A list is already defined as a monad using "instance". The definitions are simple enough:

instance Monad [] where
    m >>= f = concatMap f m
    return x = [x]

So we define a monad on the list (top line) then define the binding, which applies the function to every value in the list, and then the return value is a list of the value.
This allows lists to be used in "do …" blocks to write a "for each item in an array return a value" function, such as:
    let cartesian (xs, ys) = do x <- xs; y <- ys; return (x, y)
Here, we take in two lists (xs and ys) and for each pair x and y we return the tuple BUT the monad definition and the "do" operation means that we get a list returned:
    Main> cartesian ([1..2], [3..4])
    [(1,3), (1,4), (2,3), (2,4)]
The book says this is "an alternate computational strategy" to list comprehension, but it reads almost entirely like list comprehension. The only difference in this example is that the "return" is at the end. c.f.:
    let cartesian_list (xs, ys) = [(x,y) | x <- xs, y <- ys]
The password cracking example is a little more complex but could still probably be done with list comprehension.
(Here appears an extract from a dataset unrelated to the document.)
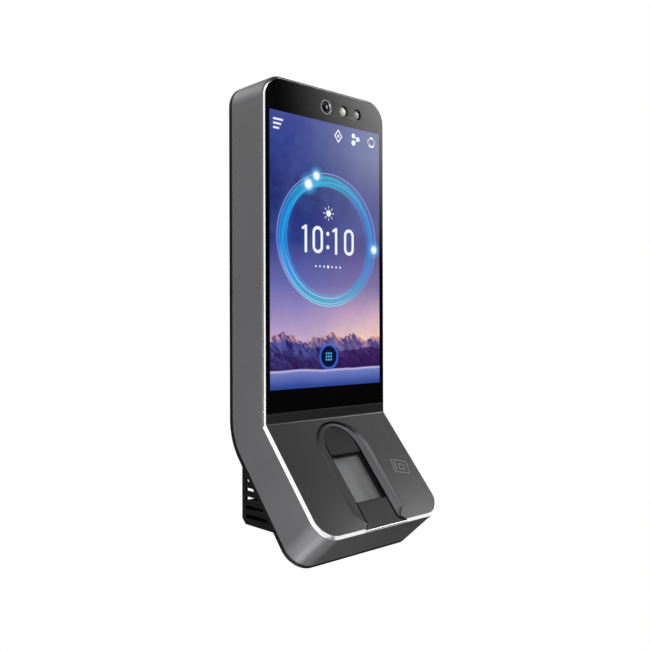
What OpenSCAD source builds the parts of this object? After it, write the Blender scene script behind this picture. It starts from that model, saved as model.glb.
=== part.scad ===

"Maybe" is also a monad on the Maybe data type. The type is defined as "Nothing" or "Just a". The Monad returns is an alias for "Just" and so the result is "Just x" and there are two ways of binding the function.
    Nothing >>= f = Nothing
    (Just x) >>= f = f x
i.e. there are no "null pointer exception"-type problems for chaining function calls as applying a function to Nothing safely returns Nothing.